*Supplied records:*
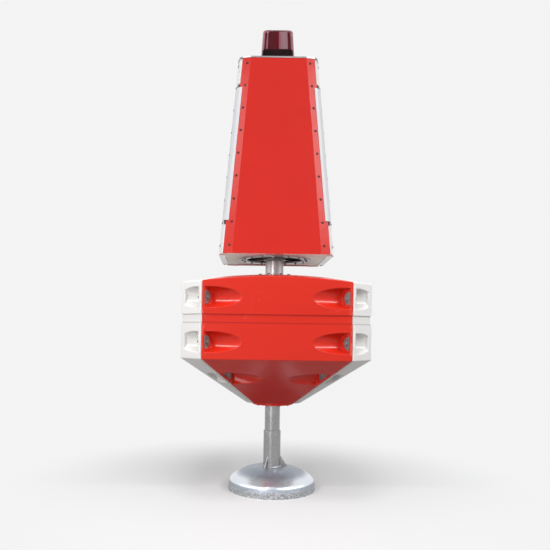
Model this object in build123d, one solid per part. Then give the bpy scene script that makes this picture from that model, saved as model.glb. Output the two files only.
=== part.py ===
"""Navigation buoy: a modular eight-sided float on a steel mast, with a panel tower, a
lantern on top and a dished ballast foot below. Millimetres, +Z up, front towards -Y.
The origin is the middle of the foot's rim, at the level that the buoy stands on."""
import os
from math import atan, cos, pi, radians, sin, sqrt, tan

from build123d import *

os.makedirs("parts", exist_ok=True)

# Fits
SEAT = 0.3              # between a curved piece and what it seats on
SEAM_GAP = 3.0          # open joint between two float modules

# Mast
MAST_OD = 133.0
MAST_WALL = 6.0
MAST_FOOT_Z = 150.0     # the mast ends inside the foot
TAIL_WALL = 8.5         # sleeve over the mast, above the foot
TAIL_TOP_Z = 510.0
NECK_WALL = 12.5        # sleeve over the mast, between deck and tower

# Foot
FOOT_OD = 766.0         # at the level that it stands on
FOOT_TAPER = 7.0        # of its band, inward at the top
FOOT_BAND = 86.0        # height of the band
FOOT_KNUCKLE_R = 60.0   # round bend between the band and the dish
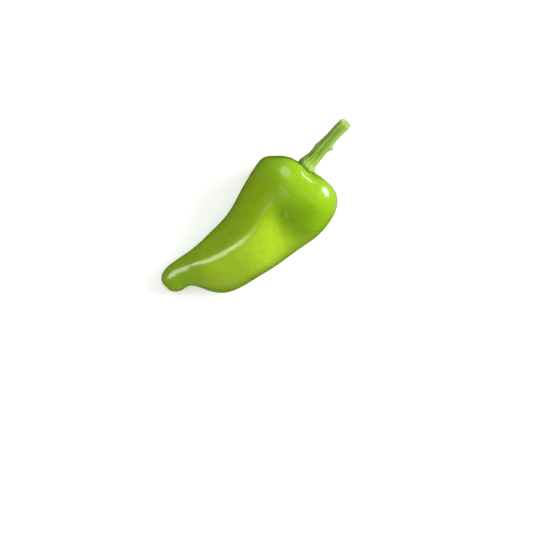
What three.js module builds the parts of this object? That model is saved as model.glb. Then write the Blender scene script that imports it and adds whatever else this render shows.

*What the task requires:* Copy out the material word for word and line for line.

*Task output:*
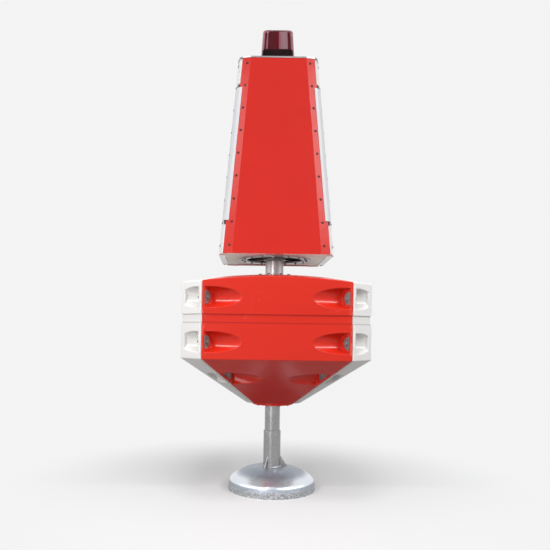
Model this object in build123d, one solid per part. Then give the bpy scene script that makes this picture from that model, saved as model.glb. Output the two files only.
=== part.py ===
"""Navigation buoy: a modular eight-sided float on a steel mast, with a panel tower, a
lantern on top and a dished ballast foot below. Millimetres, +Z up, front towards -Y.
The origin is the middle of the foot's rim, at the level that the buoy stands on."""
import os
from math import atan, cos, pi, radians, sin, sqrt, tan

from build123d import *

os.makedirs("parts", exist_ok=True)

# Fits
SEAT = 0.3              # between a curved piece and what it seats on
SEAM_GAP = 3.0          # open joint between two float modules

# Mast
MAST_OD = 133.0
MAST_WALL = 6.0
MAST_FOOT_Z = 150.0     # the mast ends inside the foot
TAIL_WALL = 8.5         # sleeve over the mast, above the foot
TAIL_TOP_Z = 510.0
NECK_WALL = 12.5        # sleeve over the mast, between deck and tower

# Foot
FOOT_OD = 766.0         # at the level that it stands on
FOOT_TAPER = 7.0        # of its band, inward at the top
FOOT_BAND = 86.0        # height of the band
FOOT_KNUCKLE_R = 60.0   # round bend between the band and the dish
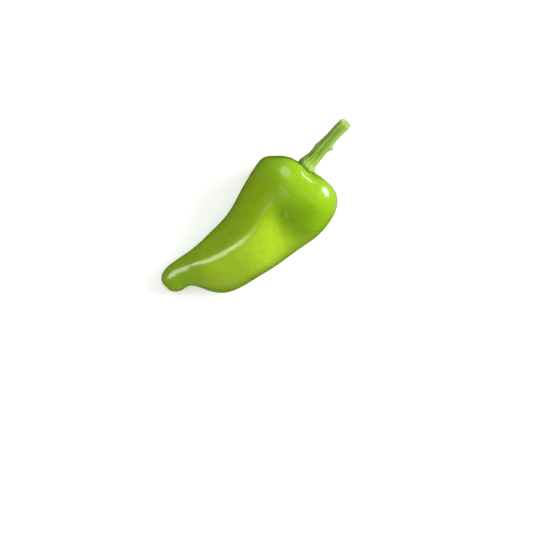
What three.js module builds the parts of this object? That model is saved as model.glb. Then write the Blender scene script that imports it and adds whatever else this render shows.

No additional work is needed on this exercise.